'T2 Trainspotting' Early Buzz: Danny Boyle's Middle-Aged Sequel Is A Worthy Follow-Up To A Classic

T2 Trainspotting (yes, that's still the title) doesn't start hitting most theaters until February and March, but it will debut in U.K. theaters on January 27, 2017. With that release date right around the corner, the first wave of reviews for Danny Boyle's sequel to his 1996 classic have arrived and they're mixed but mostly positive. We've assembled some highlights below.

As you'd expect, a recurring theme throughout these reviews (even the positive ones) is that the Trainspotting sequel has a hard time living up to the original movie, which was a legit sensation upon initial release. But with the principal cast and crew from the first film all returning, most critics seem to agree that it feels right, with the parade of familiar faces working to harness your nostalgia for the first movie.

While The Guardian's review acknowledges that the sequel isn't quite as good as the first movie, their review is nearly a rave:

T2 isn't as good as T1: it is a little too long and unwinds a bit into caper sentimentality, broad comedy and self-mythologising. But it has the same punchy energy, the same defiant pessimism, and there's nothing around like it. This sequel was a high-wire act, but Boyle has made it to the other side.

Time Out's review notes that the sequel can't help but live in the shadow of its predecessor, but it is otherwise overwhelmingly positive:

Like the original, 'T2 Trainspotting' is a winning mix of low living and high jinx, a stylized spin on real life. Music is just as important, and there are familiar tunes, but the tone is less youthful and more maudlin. It's a darker film, with less humour (although there's a brilliant comic scene in a Unionist club), and it's a little grander: the photography is more epic, the look more grown-up, although there's a familiar anarchy to the visuals.

Scotland's The Herald was also very positive on the film, noting how it builds on what came before:

T2 doesn't just recapture the relentlessly addictive energy of the first film, complete with profane language, outrageous sex and drug scenes and horrific bouts of violence, it displays a greater maturity too; one that lends it unexpected poignancy to match its more bravura moments.

The Independent awarded T2 Trainspotting five stars, heaping tons of praise on the performances:

The actors, meanwhile, are all at the top of their game. McGregor has that wildness and grinning delinquency that made him so memorable in the first film. He gets to deliver a "choose life" soliloquy which is even darker and more despairing than the one from 20 years ago. (Now, the references include zero hour contracts, Facebook, Twitter, reality TV and revenge porn.) Jonny Lee Miller's Simon is charismatic and cretinous by turns. Carlyle manages to make us feel sympathy for Begbie in spite of his monstrous behaviour. As Spud, Bremner plays part of the holy innocent – the only one of the four who isn't venal and self-serving – in appealing comic fashion.

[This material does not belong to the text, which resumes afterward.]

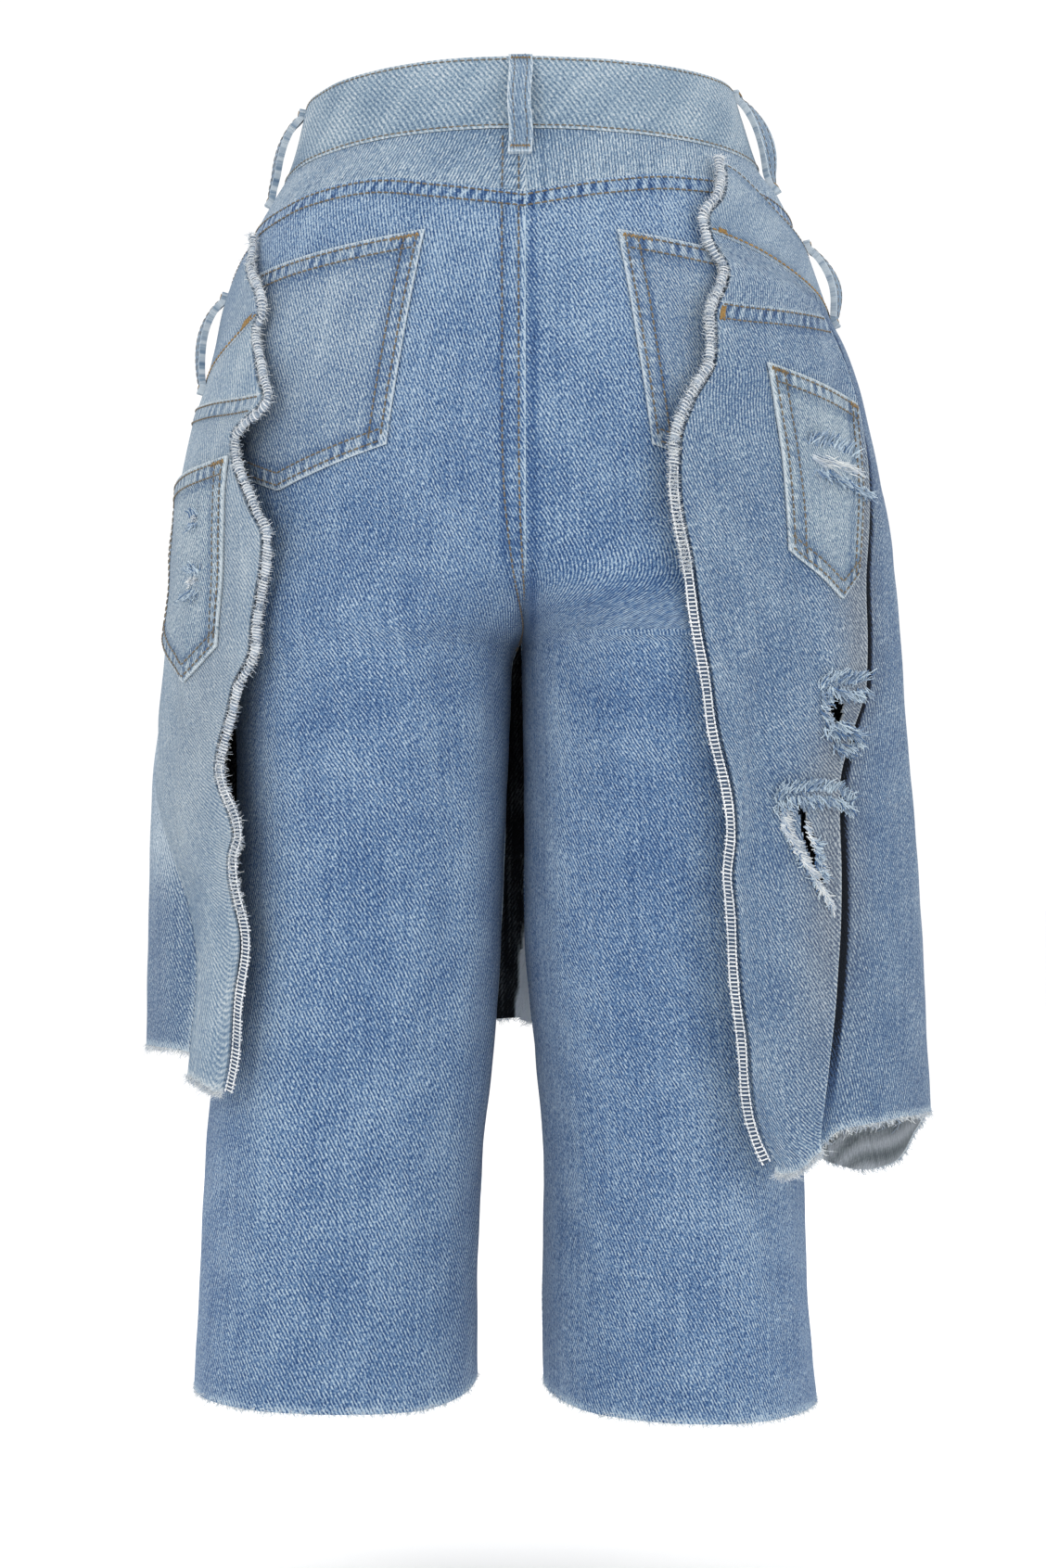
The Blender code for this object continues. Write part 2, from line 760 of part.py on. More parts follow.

The Telegraph was mixed but ultimately positive on the film, saying that it does nothing to tarnish the original:

Like the original, T2 is happy enough spending time with its characters whatever they get up to. Very little that happens in the film seems to affect where it's going, and the few things that do feel dashed off, almost as an afterthought. It's also littered with callbacks to the first film – some as stirring as they are subtle, others exasperatingly cute.

The Hollywood Reporter was lukewarm in their review, calling out the film for "blokey sentimentality":

But this scene simply dribbles away to nothing, typical of a screenplay which is much too stop-start to generate proper momentum, oscillating between near-slapstick comedy and interludes of blokey sentimentality. There's an awful lot of father-and-son stuff being somewhat sentimentally worked over here, with even lion-in-winter Begbie — an irredeemably demonic force-of-nature in the first film, and in Porno, too — finally succumbing to the schmaltz.

T2 Trainspotting hits North American theaters on March 17, 2017.